Business Potential	4. The “Disruptor”
Prerequisites	state machines, memory reliability, USB/device basics
Key Topics	state architecture, versioned config, logging, crash handling, watchdog policy, boot safety

1. Learning Objectives

By completing this project, you will:

Define explicit firmware state/event contracts.
Implement versioned config schema with migration logic.
Add structured, rate-limited event logging and crash records.
Build watchdog policy with fault evidence retention.
Validate boot image checks and safe fallback behavior.

2. All Theory Needed (Project-Scoped)

2.1 Explicit State Architecture

State tables prevent hidden flag interactions and make failure modes reviewable.

2.2 Versioned Configuration

Schema versioning and migration prevent upgrades from bricking settings.

2.3 Crash Observability

A watchdog reset without retained context only masks issues.

2.4 Boot and Recovery Policy

Boot must validate image/config before jump and support safe fallback mode.

2.5 OTA Feasibility Planning

Even without radio support, memory and boot design should preserve future staged-update paths.

3. Project Specification

3.1 What You Will Build

A platform layer that includes:

state transition engine
config versioning + migration
structured event logging
watchdog heartbeat strategy
crash record retention
boot validation gate

3.2 Functional Requirements

Illegal state transitions are detected and rejected.
Config migrations succeed across at least three version jumps.
Watchdog recovers induced hangs without boot loops.
Crash records persist across reset and can be decoded.
Boot validation prevents jump to invalid image metadata.

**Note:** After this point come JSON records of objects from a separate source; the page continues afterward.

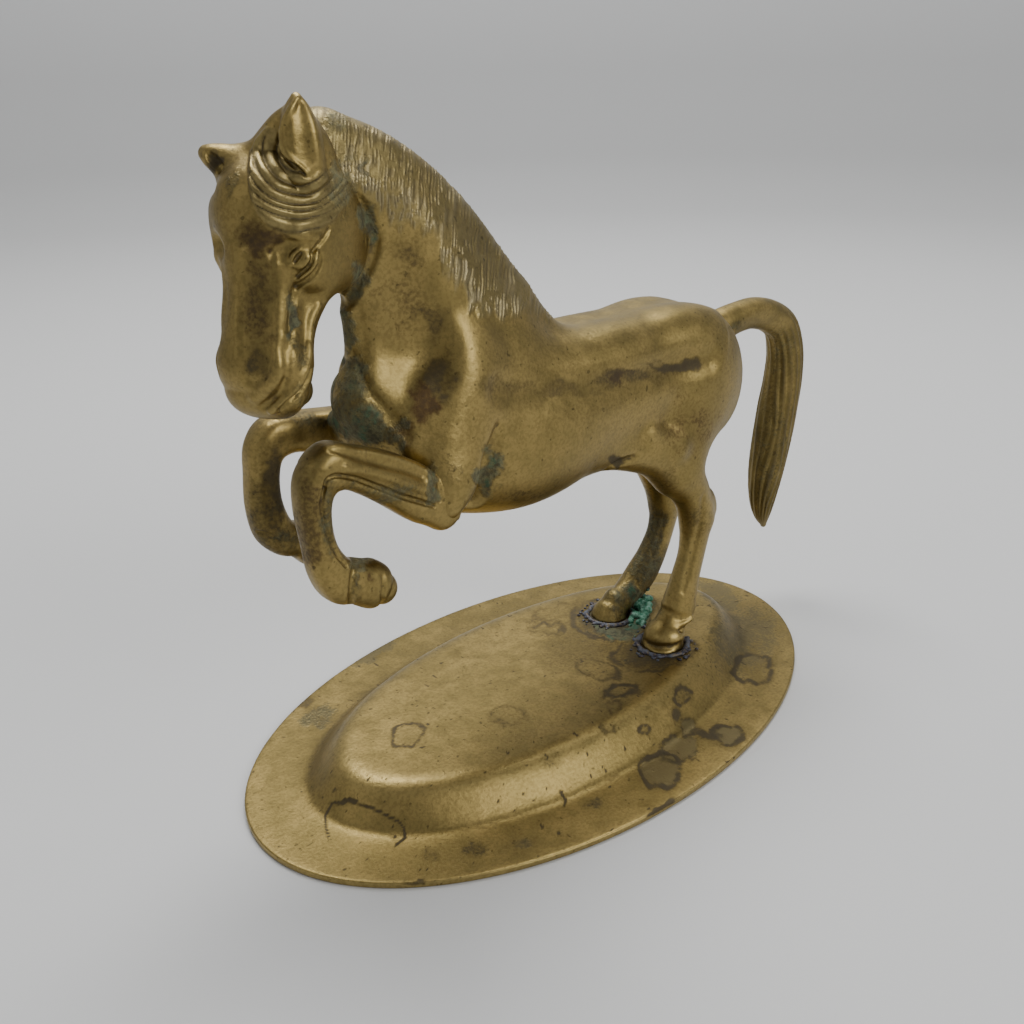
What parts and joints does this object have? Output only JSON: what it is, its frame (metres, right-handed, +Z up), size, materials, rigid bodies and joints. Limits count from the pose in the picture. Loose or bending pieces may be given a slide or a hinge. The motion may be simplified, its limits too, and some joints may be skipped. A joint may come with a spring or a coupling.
{
  "type": "horse statue",
  "caption": "Cast brass horse reared on its hind legs, forelegs folded, on a stepped oval base; a standing ornament.",
  "frame": {"origin": "centre of the oval base's underside, where the statue rests", "axes": "+Z up, +X along the base's long axis towards the tail, so the horse faces -X; +Y to the horse's right"},
  "size_m": [0.1638, 0.091, 0.1329],
  "materials": {
    "base_brass": "aged satin brass with ring stains and brown patina",
    "horse_brass": "worn satin brass, dark in the creases",
    "tail_brass": "duller brass, dark in the hair grooves",
    "solder": "dull blue-grey solder with green corrosion",
    "fixing_steel": "plain steel"
  },
  "bodies": {
    "root": {"base": "base_brass", "body_left_half": "horse_brass", "body_right_half": "horse_brass", "head": "horse_brass", "left_foreleg": "horse_brass", "right_foreleg": "horse_brass", "tail": "tail_brass", "left_hoof_solder": "solder", "right_hoof_solder": "solder", "hoof_screws": "fixing_steel", "hoof_screw_washers": "fixing_steel"}
  },
  "joints": []
}
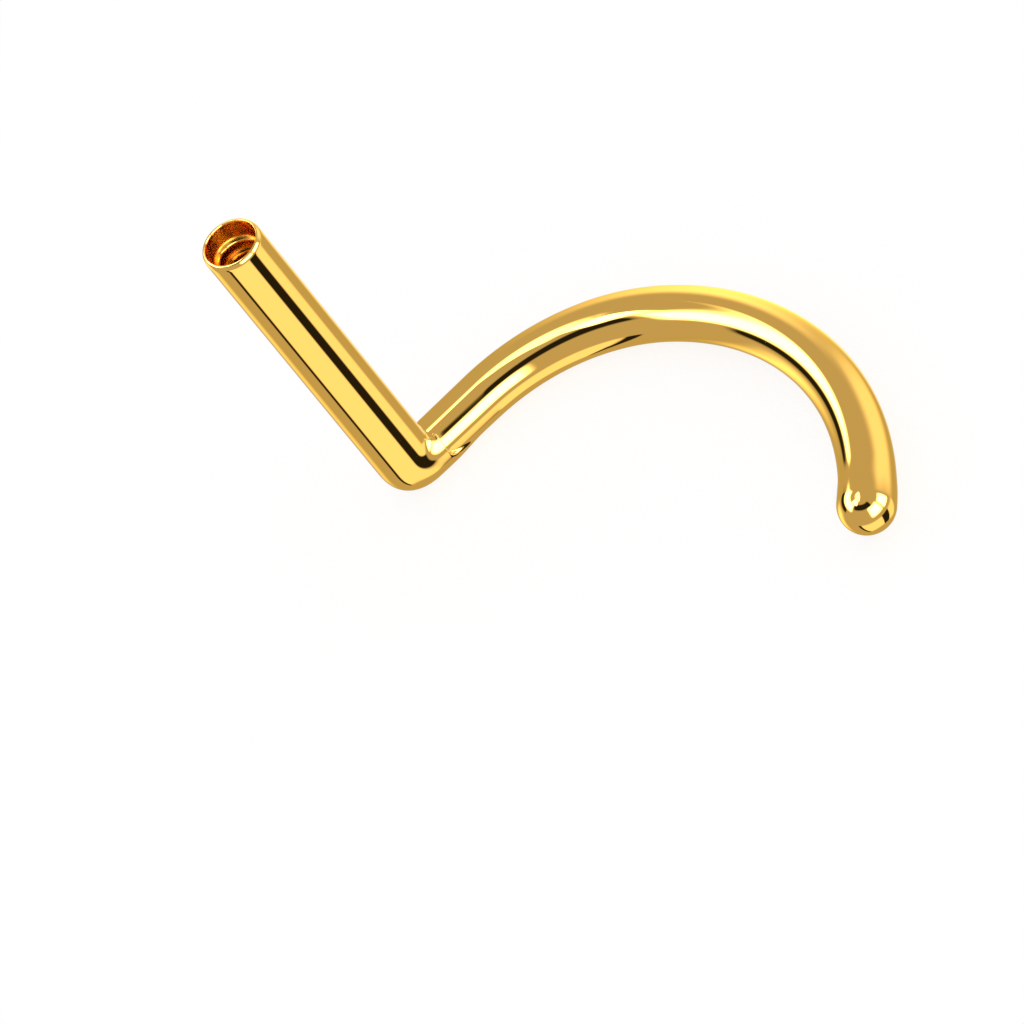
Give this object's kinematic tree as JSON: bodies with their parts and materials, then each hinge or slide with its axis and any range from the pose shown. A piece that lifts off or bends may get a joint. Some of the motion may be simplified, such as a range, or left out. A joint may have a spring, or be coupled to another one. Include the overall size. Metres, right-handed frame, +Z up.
{
  "type": "nose screw",
  "caption": "Gold-coloured wire nose screw: a straight post, open and threaded inside at its end, bent square into a curled tail that holds it inside the nostril.",
  "frame": {"origin": "middle of the footprint, on the surface that the curled tail lies on", "axes": "+Z up along the post to its open end, +X the way the tail leaves the post, -Y the way the tail curls"},
  "size_m": [0.0064, 0.0084, 0.0067],
  "materials": {
    "gold_finish": "polished"
  },
  "bodies": {
    "root": {"nose_screw": "gold_finish"}
  },
  "joints": []
}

3.3 Non-Functional Requirements

Performance: logging overhead bounded and low.
Reliability: repeated fault injection yields safe recovery.
Maintainability: architecture docs map to implementation clearly.

3.4 Real World Outcome

$ fw_reliability_suite --fault-injection all --cycles 500
[STATE] illegal_transition_count=0
[CONFIG] migrations_pass=4/4 crc_failures=0
[WDT] induced_hangs=120 recovered=120 boot_loop=0
[CRASHLOG] retained=120 decoded=120
[BOOT] image_validation pass=500 fail=0
PASS: production gate cleared

4. Solution Architecture

4.1 High-Level Design

Boot stage --> image/config validation --> runtime state machine
                                         |--> watchdog heartbeat monitor
                                         |--> structured log ring
                                         |--> crash capture on fault

4.2 Key Components

Component	Responsibility	Key Decision
State engine	legal transition control	explicit event/state tables
Config manager	schema versioning + migration	CRC + rollback-safe update
Event logger	runtime observability	compact event IDs + payloads
Fault manager	watchdog + crash capture	reset with retained evidence
Boot gate	startup integrity checks	fail-safe recovery mode

4.3 Core Record Shapes (Pseudocode)

state_event = {from_state, event, to_state, guard_result, ts}
config_record = {version, length, crc, payload}
crash_record = {reset_reason, fault_pc, fault_lr, mode, counters}

5. Implementation Guide

5.1 Phases

Build state/event map and transition validator.
Add config versioning + migration harness.
Add structured logs and bounded buffering.
Add watchdog and crash capture.
Add boot validation and recovery mode tests.

5.2 The Core Question You’re Answering

“Can this firmware fail safely, recover predictably, and preserve enough evidence for root-cause analysis?”

5.3 Questions to Guide Design

Which transitions are legal and why?
What minimum crash data must survive reset?
Which conditions trigger recovery mode instead of normal boot?

5.4 Thinking Exercise

Create a top-10 failure-mode matrix with detection signal, immediate action, and retained evidence for each mode.

5.5 Interview Questions They Will Ask

How do explicit state machines improve embedded reliability?
Why is config migration mandatory in long-lived firmware?
How should watchdog and crash logging complement each other?
What makes boot validation robust enough for field updates?
How would you extend this design for OTA in future hardware revisions?

5.6 Hints in Layers

Hint 1: Define architecture tables before implementation.
Hint 2: Keep logging structured and rate-limited.
Hint 3: Capture crash context before watchdog reset when possible.
Hint 4: Exercise repeated fault-injection loops early.

5.7 Common Pitfalls and Debugging

Problem	Why	Fix	Quick Test
Mode lockups	implicit state coupling	centralize transition table	randomized event-order test
Reset loops	watchdog recovery without escalation	add loop counter + safe mode	forced startup fault test
Upgrade breaks settings	missing migration coverage	test version corpus + migration chain	replay archived configs

5.8 Definition of Done

Transition table and invariants are implemented and tested.
Config migration suite passes all target versions.
Watchdog/fault-injection run shows safe recovery and evidence retention.
Boot validation rejects invalid image metadata deterministically.

6. References

ARM Cortex-M4 Technical Reference Manual
TinyUSB Documentation
USB 2.0 Specification (USB-IF)
“Design Patterns for Embedded Systems in C” by Bruce Powel Douglass
“Making Embedded Systems, 2nd Ed” by Elecia White